Die Tatsache, dass die meisten Mitfahrer deutlich jünger sind, stört ihn kaum: „Ich habe mich mittlerweile daran gewöhnt.“ Das Alter spiele jedoch keine Rolle, nur zwei Dinge seien ihm wichtig: Pünktlichkeit und Kommunikation. Auf Letzteres legt er auch bei sich selbst großen Wert. Kurz vor dem Ziel informiert er den nächsten Mitfahrer, der in Frankfurt für mich zusteigen wird, telefonisch über die genaue Ankunftszeit.

Schlechte Erfahrungen hat der 49-Jährige bisher kaum gemacht, bis auf eine Ausnahme: „Einmal hatte ich ausgemacht, jemanden mit nach Bremen zu nehmen. Kurz vor dem Ziel stellte sich dann heraus, dass er nach Osnabrück wollte.“ Daraufhin habe er dem Mann das Geld, welches eigentlich für ihn selbst gedacht war, „in die Hand gedrückt und ihn in ein Taxi gesetzt.“

Nach genau 69 Minuten habe ich mein Ziel erreicht, schneller und umkomplizierter geht es kaum. Und auch die Rückfahrt verläuft reibungslos. Mein „Gastgeber“ ist dieses Mal ein Banker aus Frankfurt. Die Mitfahrt bei ihm habe ich erst einige Stunden vor der Abfahrt gebucht. „Es kommt oft vor, dass ich die Fahrten so kurzfristig einstelle, weil ich nicht weiß, wann ich aus dem Büro rauskomme“, erzählt der 39-Jährige. Trotzdem habe er es bisher nur selten erlebt, dass sich kein einziger Mitfahrer gefunden habe.

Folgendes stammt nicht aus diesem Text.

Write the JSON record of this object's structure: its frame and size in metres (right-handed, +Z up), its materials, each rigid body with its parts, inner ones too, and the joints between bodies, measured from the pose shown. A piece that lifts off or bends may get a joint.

Schlechte Erfahrungen hat auch er bisher selten gemacht. Dennoch gibt er zu, nicht jeden in sein Auto zu lassen und auch schon mal rabiat geworden zu sein: „Einmal habe ich jemanden am Treffpunkt stehen lassen, ein gewisses Aussehen und Auftreten erwarte ich schon.“

Auf dieser Fahrt gibt es solche Probleme nicht. Wegen des Feierabendverkehrs dauert der Rückweg 20 Minuten länger, verläuft aber völlig entspannt. Insgesamt zahle ich 14 Euro. Ein Preis, den weder die Bahn noch das eigene Auto schlagen können. Vom Unterhaltungsfaktor mal ganz abgesehen.